Il tornio gli ha ricavato sopra il piede quattro cordelline tonde, ed altre che sono almeno sei nella parte rimasta lunghesso il collo. Sopra il ventre poi vedesi alzato leggermente di cesello un satiretto, e quinci e quindi due foglie e due pannocchie con giusta simmetria. Il giovine satiro con corna e gambe caprine, cintosi al collo un torque e attraversatosi sulla destra spalla un tirso fiorito in amendue le estremità, va di gran fretta sostenendo colla sinistra sul fianco un piccol paniere ricolmo d’uva. Il cesellatore ha forse tolto dal vero le foglie e le pannocchie, ed ha condotto il lavoro del satiro più col fervore d’un artista di genio, che colla pazienza e le finitezze dell’arte che sembra professasse. È bacchico l’uso a cui il vaso serviva, ed è opera che s’assomiglia a quelle del finire del primo secolo dell’impero.
Fra le due prime cordelline dalle quali il collo si leva verso la bocca, leggesi la epigrafe MEM . FVRIAE . ASCLEPIADIS. intagliata in lettere di doppia asta, la qual dichiara, essere il vaso una memoria della liberta Furia Asclepiade. Il MEM. equivale al MEMORIA, che Catullo con greco vocabolo appellò mnemosynon. L’interpretare il MEM. per MEMMIAE parmi cosa non verisimile in una semplice liberta.
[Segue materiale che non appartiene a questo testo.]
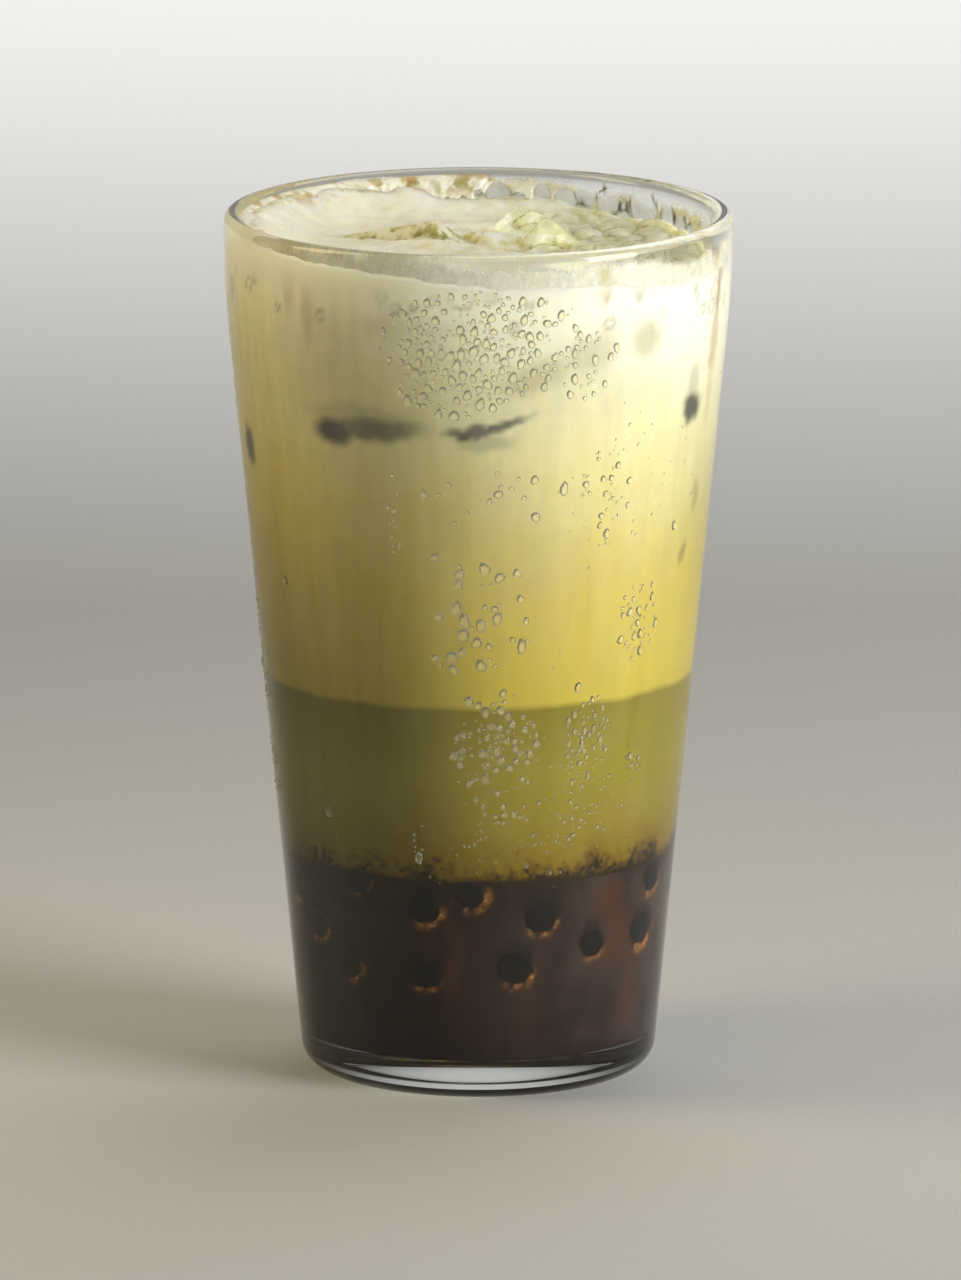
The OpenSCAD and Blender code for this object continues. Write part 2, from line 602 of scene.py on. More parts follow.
def on_side(piece):
    """The piece's vertices and a mask of those that touch the wall."""
    spots = places(piece)
    out = np.hypot(spots[:, 0], spots[:, 1])
    return spots, (out > bore_r(spots[:, 2]) + REACH / 2).astype(float)


# bearing, height, half width, half height, strength and lean of the near-black spots on the drink's side, most
# of them round the foam's lower edge
DARK_MARKS = [
    (-38, 118.6, 3.9, 2.6, 1.0, 0), (-27, 119.8, 8.5, 2.2, 0.80, 0.03),
    (-31, 122.0, 10, 2.0, 0.30, 0), (-2, 119.9, 4.5, 1.1, 0.92, 0.1),
    (6, 121.2, 4.4, 0.75, 0.9, 0.3), (2, 118.3, 5, 1.4, 0.35, 0),
    (64, 120.5, 2.8, 2.8, 0.95, 0), (64, 125, 2.0, 3.4, 0.30, 0),
    (-76, 112.5, 2.2, 3.2, 0.9, 0), (66, 94.2, 1.3, 1.5, 0.45, 0.4),
    (71, 104.2, 1.3, 2.8, 0.3, 0), (118, 119, 3.4, 2.0, 0.9, 0), (128, 120, 6, 1.3, 0.5, -0.05),
    (176, 121, 5.5, 1.0, 0.7, 0.15), (225, 117, 2.6, 2.4, 0.9, 0), (236, 118, 6.5, 1.3, 0.4, 0),
]
# the same for faint tan clouds in the foam, where matcha shows through
TAN_MARKS = [
    (44, 134.7, 3.0, 2.9, 0.55, 0), (14, 129.5, 6, 2.6, 0.5, 0.3), (28, 133, 5, 3.5, 0.45, 0.2),
    (-20, 138, 11, 1.8, 0.2, 0), (-40, 133, 7, 9, 0.2, 0), (150, 131, 7, 3, 0.4, 0.2),
    (200, 135, 5, 4, 0.4, 0), (262, 133, 8, 6, 0.3, 0), (100, 137, 5, 3, 0.35, 0),
]
# the same for yellow-brown dribbles under the rim
RUST_MARKS = [
    (75, 144.5, 1.6, 3.2, 0.9, 0), (74, 139, 1.2, 4.5, 0.75, 0), (73.5, 131, 1.8, 6, 0.5, 0),
    (73, 122, 1.4, 6, 0.3, 0), (-50, 143, 1.5, 4.5, 0.30, 0.3),
    (-44, 139.5, 1.2, 5.0, 0.28, -0.2), (31, 143.5, 1.0, 2.4, 0.55, 0),
    (160, 142, 1.5, 3.5, 0.7, 0), (208, 143, 2.2, 2.6, 0.6, 0), (250, 140, 1.3, 4.5, 0.6, 0),
]


def marks(spots, table, soft, seed):
    """The strongest of the table's marks at each spot, with edges that wander."""
    ragged = spots + 2.2 * (cloudy(spots, 2.6, seed)[:, None] - 0.5)
    layers = [strength * spot(ragged, *place, soft, lean) for *place, strength, lean in table]
    return np.max(layers, axis=0)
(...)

Se fosse vero che Furia avesse fatto incidere questa leggenda quando sperimentava il benefizio delle acque, allora il MEM. avrebbe la forza del pignus, onde lo terrei in conto di testimonianza di gratitudine donata alla divinità delle terme stesse. Ma quando fosse l’iscrizione intagliata altrove, come a me pare più probabile, per non esservi in essa menzione alcuna della divinità, direi che la persona a cui Furia avea fatto dono di questa sua memoria, la portasse seco alle terme, e in mancanza d’altro dono, questa tributasse alla divinità, con un nome che non era certamente il suo.
2., 2. a. Tazza d’argento d’un solo terzo maggiore di quel che è nel disegno. Rotondo è il piede e lavorato al tornio, rotondo il collo e la bocca, ma quasi quadrato ha il corpo in tal guisa, che dolcemente s’incurva in luogo di piegarsi reciso ad angolo retto. In mezzo poi alle quattro faccie, la tazza rientra in quattro seni di forma perfettamente ovale, ne’ quali le dita di chi la prende e alle labbra l’avvicina, comodamente alcun poco si addentrano, meglio che se quel ventre fosse cilindrico o convesso.